* _GIVEN DATA_
----------

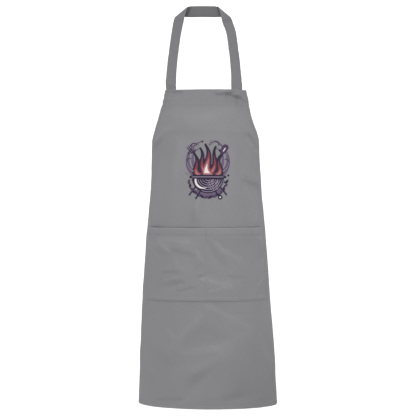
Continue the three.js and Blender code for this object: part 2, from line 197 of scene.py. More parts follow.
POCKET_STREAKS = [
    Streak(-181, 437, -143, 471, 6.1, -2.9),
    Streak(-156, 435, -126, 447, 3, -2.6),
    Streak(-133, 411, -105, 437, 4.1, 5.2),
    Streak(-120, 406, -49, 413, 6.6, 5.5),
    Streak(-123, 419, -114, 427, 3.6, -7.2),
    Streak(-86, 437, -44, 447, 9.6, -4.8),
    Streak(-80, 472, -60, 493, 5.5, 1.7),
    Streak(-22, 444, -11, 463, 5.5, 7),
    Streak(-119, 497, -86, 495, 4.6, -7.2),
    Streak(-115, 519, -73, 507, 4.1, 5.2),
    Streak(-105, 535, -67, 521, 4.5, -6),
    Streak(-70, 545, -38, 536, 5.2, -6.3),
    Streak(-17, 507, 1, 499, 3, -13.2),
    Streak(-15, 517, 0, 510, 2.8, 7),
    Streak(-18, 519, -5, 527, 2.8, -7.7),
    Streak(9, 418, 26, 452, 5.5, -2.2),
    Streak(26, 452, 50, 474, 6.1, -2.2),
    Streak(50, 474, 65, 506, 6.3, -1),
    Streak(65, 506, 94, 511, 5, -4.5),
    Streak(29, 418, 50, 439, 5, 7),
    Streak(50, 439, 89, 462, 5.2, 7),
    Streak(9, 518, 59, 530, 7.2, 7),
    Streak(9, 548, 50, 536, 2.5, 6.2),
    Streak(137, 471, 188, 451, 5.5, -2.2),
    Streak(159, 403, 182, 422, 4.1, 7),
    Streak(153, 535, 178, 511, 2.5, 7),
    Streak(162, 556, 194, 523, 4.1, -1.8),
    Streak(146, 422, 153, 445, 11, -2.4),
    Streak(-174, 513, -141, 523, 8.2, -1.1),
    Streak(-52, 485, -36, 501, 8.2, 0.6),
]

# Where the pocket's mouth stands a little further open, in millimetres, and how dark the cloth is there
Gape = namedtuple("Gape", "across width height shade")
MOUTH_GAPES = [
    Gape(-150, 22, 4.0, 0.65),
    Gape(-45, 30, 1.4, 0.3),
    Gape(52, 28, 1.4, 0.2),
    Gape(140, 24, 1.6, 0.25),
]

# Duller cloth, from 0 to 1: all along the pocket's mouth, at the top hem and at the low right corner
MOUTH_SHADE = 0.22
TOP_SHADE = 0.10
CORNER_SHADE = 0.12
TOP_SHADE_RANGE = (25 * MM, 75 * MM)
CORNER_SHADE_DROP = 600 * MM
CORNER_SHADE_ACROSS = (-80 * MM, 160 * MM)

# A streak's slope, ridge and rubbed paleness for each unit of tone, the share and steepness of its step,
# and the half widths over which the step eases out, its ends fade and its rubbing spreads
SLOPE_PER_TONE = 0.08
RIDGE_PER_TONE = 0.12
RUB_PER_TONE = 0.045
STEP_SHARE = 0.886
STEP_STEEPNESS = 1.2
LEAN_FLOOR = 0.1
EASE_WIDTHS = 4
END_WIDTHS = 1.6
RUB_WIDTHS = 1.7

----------

Check each line above for the string "from", then copy the ones that have it.

* _EXERCISE OUTPUT_
Continue the three.js and Blender code for this object: part 2, from line 197 of scene.py. More parts follow.
# Duller cloth, from 0 to 1: all along the pocket's mouth, at the top hem and at the low right corner